___ Data section ___

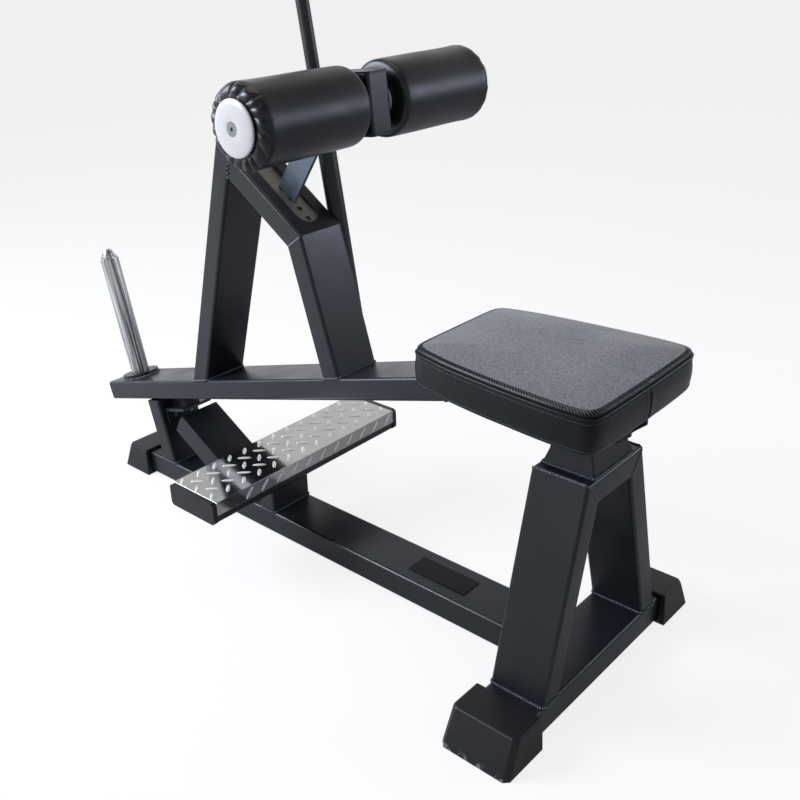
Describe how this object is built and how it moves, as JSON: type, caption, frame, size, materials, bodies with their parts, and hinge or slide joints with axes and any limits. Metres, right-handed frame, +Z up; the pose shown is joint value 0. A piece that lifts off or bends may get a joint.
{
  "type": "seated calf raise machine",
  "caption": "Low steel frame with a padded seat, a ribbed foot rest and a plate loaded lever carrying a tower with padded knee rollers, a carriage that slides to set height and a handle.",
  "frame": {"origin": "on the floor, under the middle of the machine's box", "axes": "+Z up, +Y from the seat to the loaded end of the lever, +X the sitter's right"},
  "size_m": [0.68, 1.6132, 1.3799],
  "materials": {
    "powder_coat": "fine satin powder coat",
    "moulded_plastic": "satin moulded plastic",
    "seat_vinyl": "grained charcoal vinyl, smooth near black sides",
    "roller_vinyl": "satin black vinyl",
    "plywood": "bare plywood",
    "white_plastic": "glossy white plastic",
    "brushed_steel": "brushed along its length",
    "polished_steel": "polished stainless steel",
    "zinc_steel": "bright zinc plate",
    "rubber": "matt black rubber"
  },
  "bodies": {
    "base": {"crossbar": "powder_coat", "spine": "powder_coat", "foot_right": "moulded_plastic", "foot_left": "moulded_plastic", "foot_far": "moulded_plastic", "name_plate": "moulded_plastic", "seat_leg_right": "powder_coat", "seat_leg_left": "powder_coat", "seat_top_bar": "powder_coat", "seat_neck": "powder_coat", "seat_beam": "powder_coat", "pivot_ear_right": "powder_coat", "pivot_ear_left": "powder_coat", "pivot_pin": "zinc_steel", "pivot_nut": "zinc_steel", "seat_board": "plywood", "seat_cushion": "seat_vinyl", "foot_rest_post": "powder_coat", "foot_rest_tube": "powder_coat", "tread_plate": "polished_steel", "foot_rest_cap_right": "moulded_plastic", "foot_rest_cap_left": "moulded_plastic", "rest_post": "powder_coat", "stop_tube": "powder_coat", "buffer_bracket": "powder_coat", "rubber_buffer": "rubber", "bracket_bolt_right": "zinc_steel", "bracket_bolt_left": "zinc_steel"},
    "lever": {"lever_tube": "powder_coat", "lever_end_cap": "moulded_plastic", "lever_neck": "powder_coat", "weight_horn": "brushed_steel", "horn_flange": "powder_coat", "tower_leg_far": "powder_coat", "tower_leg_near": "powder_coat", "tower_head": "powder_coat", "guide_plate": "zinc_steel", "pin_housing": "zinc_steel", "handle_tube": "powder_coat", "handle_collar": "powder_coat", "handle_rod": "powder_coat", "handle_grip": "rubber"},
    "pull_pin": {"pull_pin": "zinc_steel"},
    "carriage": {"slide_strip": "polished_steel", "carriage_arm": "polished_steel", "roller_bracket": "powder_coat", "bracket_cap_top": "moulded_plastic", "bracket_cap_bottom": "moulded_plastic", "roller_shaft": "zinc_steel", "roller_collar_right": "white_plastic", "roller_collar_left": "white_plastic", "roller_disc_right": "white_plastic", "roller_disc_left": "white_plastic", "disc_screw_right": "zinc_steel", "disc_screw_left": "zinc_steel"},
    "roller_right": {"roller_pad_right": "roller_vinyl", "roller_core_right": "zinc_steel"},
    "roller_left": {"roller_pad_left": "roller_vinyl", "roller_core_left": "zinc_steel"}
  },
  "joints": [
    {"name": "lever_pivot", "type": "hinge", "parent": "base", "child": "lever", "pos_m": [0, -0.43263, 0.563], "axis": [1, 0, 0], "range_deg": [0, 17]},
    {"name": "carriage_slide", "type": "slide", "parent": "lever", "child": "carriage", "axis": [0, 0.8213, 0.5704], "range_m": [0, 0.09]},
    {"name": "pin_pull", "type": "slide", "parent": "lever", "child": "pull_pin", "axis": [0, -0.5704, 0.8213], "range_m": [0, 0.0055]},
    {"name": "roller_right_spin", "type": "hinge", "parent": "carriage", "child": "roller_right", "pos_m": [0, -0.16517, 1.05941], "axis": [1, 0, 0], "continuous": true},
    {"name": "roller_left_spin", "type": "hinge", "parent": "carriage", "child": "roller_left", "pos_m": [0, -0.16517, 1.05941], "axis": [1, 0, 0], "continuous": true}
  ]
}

___
___ Data section ___

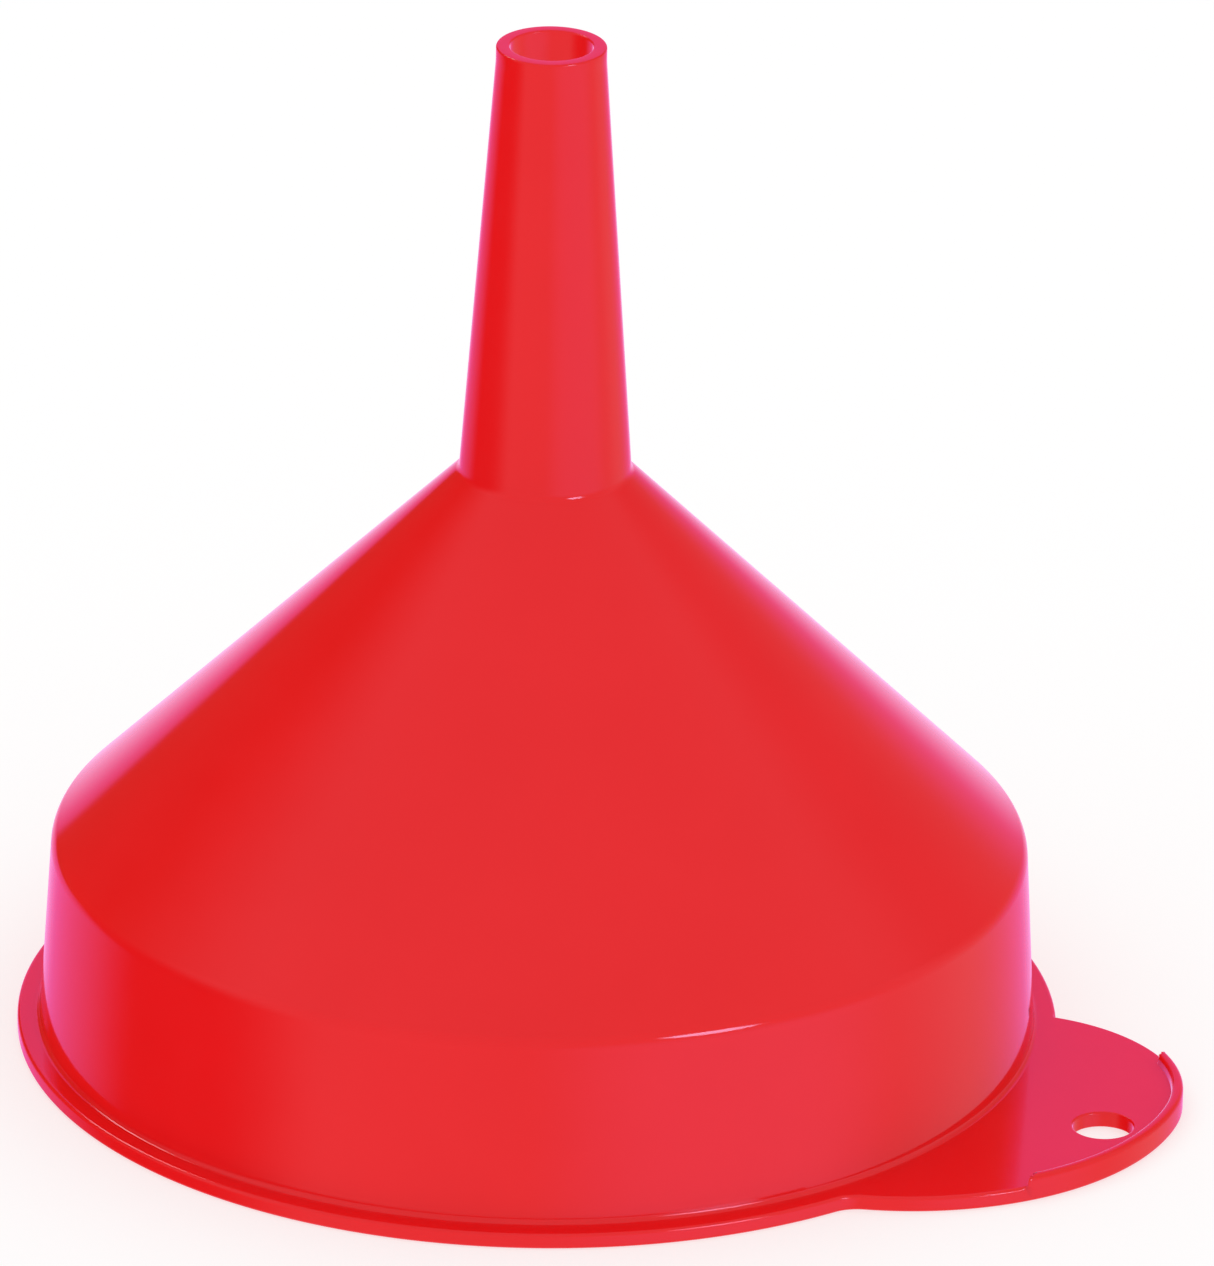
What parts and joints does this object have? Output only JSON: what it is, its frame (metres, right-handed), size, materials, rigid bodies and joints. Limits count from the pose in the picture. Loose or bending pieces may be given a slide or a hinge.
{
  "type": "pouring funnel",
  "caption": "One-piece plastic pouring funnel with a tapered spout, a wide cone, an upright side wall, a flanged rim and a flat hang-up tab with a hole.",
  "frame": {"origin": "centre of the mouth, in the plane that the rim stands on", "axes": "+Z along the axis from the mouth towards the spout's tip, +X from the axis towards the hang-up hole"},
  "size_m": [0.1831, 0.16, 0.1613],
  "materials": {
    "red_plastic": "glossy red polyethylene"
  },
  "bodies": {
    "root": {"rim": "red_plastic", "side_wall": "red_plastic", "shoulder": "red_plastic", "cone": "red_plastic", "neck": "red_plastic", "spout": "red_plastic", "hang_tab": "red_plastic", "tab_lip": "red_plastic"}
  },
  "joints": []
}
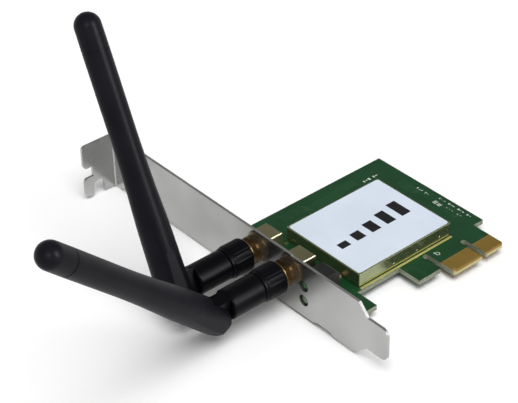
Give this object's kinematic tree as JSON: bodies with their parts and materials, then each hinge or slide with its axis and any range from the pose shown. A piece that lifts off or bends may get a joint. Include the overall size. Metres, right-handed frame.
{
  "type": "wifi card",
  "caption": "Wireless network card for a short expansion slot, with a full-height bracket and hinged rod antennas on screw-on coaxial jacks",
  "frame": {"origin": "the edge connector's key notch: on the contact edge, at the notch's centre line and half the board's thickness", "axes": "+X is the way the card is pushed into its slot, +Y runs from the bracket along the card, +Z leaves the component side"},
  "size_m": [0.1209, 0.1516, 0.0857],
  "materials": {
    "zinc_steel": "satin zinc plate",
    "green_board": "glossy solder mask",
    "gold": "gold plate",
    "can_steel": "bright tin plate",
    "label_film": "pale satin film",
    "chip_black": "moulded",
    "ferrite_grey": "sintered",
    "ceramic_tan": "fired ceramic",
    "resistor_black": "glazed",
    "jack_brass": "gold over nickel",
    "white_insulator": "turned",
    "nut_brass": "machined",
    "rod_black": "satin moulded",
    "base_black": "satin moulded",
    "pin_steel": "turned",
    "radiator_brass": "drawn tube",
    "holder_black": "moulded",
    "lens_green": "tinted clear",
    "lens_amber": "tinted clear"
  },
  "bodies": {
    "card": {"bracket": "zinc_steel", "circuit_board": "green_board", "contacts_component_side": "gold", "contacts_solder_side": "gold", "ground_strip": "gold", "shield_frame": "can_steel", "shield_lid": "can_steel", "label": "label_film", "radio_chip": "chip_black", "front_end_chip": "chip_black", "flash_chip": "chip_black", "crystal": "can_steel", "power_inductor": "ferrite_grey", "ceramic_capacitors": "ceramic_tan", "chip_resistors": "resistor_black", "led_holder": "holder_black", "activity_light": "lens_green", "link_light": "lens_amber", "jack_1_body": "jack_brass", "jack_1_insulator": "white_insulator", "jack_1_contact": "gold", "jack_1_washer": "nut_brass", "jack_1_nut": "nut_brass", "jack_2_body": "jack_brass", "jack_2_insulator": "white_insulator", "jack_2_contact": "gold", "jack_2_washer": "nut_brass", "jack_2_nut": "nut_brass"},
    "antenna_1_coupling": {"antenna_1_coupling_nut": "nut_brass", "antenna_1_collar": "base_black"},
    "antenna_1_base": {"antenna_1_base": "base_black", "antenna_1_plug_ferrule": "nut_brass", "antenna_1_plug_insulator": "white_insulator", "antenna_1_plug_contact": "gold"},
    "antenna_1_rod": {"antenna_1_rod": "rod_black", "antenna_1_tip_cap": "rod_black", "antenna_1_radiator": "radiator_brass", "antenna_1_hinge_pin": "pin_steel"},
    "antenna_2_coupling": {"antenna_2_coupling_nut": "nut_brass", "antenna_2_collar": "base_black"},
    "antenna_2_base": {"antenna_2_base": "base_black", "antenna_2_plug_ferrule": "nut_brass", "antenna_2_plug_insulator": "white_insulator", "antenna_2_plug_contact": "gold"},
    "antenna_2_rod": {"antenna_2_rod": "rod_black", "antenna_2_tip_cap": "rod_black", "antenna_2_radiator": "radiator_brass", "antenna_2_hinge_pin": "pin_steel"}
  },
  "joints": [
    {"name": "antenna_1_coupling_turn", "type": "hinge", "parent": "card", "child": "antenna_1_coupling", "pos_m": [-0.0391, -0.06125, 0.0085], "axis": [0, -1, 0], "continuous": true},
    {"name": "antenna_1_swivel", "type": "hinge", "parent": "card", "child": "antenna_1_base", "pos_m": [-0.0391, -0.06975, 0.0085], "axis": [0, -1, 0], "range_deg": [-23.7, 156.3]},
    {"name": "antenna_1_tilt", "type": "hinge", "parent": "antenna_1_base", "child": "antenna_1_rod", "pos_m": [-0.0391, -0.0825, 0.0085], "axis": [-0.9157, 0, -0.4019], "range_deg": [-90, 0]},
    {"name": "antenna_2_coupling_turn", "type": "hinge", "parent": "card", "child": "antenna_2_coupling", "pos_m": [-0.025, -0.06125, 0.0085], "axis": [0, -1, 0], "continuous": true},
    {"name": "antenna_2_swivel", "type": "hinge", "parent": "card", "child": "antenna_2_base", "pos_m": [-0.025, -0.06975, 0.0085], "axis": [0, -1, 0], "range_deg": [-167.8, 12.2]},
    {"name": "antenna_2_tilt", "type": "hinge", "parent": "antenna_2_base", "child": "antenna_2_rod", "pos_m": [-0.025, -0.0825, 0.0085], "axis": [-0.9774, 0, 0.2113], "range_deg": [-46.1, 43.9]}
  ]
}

___
___ Data section ___

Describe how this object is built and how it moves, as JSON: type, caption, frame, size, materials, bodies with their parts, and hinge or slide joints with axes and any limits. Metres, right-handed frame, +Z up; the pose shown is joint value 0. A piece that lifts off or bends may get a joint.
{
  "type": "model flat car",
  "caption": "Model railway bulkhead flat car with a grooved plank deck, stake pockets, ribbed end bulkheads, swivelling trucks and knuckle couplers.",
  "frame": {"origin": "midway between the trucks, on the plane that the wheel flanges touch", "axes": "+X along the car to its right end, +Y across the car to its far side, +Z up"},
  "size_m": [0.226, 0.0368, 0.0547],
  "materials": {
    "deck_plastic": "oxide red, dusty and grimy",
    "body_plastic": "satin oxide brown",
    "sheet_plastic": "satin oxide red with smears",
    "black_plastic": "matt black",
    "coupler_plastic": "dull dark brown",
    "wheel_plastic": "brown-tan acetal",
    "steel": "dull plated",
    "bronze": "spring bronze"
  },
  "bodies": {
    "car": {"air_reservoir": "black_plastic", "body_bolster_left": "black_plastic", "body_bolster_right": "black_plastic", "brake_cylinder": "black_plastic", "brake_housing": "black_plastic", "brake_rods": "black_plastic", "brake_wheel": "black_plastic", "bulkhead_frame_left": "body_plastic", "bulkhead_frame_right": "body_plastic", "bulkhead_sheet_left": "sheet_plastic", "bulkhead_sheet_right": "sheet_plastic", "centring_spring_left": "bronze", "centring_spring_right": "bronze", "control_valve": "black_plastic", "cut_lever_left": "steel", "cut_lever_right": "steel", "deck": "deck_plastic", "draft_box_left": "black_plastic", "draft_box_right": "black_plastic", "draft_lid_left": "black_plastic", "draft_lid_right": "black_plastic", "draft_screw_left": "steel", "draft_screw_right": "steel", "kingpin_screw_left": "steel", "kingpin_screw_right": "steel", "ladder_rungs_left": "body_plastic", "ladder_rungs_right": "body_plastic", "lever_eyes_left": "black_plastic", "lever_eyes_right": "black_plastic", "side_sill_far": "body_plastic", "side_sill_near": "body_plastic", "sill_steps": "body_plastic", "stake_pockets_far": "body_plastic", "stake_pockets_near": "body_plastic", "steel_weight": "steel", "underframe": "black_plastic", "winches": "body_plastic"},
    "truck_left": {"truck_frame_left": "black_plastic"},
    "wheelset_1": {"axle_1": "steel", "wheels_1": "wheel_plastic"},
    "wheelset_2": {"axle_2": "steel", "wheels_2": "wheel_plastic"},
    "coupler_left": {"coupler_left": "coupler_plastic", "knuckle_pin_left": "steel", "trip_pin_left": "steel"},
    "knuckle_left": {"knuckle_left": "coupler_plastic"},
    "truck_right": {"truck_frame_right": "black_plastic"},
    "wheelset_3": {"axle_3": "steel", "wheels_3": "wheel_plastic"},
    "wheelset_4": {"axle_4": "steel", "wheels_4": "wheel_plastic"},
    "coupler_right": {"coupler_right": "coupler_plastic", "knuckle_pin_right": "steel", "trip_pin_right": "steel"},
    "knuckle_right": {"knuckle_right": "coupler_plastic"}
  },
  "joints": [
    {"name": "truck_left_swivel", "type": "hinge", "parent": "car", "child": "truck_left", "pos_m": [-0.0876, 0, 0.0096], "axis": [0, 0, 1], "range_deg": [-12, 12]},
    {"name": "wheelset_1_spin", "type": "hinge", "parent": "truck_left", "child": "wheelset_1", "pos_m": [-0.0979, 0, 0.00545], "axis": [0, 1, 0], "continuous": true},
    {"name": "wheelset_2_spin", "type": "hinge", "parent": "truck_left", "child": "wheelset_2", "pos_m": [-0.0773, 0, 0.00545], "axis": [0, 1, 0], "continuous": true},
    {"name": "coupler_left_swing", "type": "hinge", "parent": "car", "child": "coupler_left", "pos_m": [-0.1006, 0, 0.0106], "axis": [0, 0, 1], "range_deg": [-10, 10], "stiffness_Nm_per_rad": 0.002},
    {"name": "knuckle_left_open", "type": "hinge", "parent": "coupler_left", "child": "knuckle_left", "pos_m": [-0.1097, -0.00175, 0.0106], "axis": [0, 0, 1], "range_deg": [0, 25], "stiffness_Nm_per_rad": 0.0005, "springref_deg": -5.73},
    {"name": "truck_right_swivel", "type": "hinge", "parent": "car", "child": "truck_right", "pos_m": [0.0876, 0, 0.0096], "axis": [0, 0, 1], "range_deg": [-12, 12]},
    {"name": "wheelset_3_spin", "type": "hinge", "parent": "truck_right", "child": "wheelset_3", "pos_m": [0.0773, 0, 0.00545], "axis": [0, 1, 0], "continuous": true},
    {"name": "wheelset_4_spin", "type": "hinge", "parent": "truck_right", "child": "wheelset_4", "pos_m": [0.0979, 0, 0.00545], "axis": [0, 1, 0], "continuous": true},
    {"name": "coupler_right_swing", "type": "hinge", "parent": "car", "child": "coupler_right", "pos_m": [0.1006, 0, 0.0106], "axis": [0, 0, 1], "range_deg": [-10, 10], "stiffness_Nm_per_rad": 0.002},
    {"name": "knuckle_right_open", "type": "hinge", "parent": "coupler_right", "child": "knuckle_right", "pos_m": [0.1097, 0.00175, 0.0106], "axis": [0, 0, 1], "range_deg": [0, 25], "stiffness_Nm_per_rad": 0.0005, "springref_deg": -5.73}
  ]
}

___

(Work to be completed) Look through the material and copy each line that has "with".

(Response to this exercise)
Describe how this object is built and how it moves, as JSON: type, caption, frame, size, materials, bodies with their parts, and hinge or slide joints with axes and any limits. Metres, right-handed frame, +Z up; the pose shown is joint value 0. A piece that lifts off or bends may get a joint.
  "caption": "Low steel frame with a padded seat, a ribbed foot rest and a plate loaded lever carrying a tower with padded knee rollers, a carriage that slides to set height and a handle.",
  "caption": "One-piece plastic pouring funnel with a tapered spout, a wide cone, an upright side wall, a flanged rim and a flat hang-up tab with a hole.",
Give this object's kinematic tree as JSON: bodies with their parts and materials, then each hinge or slide with its axis and any range from the pose shown. A piece that lifts off or bends may get a joint. Include the overall size. Metres, right-handed frame.
  "caption": "Wireless network card for a short expansion slot, with a full-height bracket and hinged rod antennas on screw-on coaxial jacks",
Describe how this object is built and how it moves, as JSON: type, caption, frame, size, materials, bodies with their parts, and hinge or slide joints with axes and any limits. Metres, right-handed frame, +Z up; the pose shown is joint value 0. A piece that lifts off or bends may get a joint.
  "caption": "Model railway bulkhead flat car with a grooved plank deck, stake pockets, ribbed end bulkheads, swivelling trucks and knuckle couplers.",
    "sheet_plastic": "satin oxide red with smears",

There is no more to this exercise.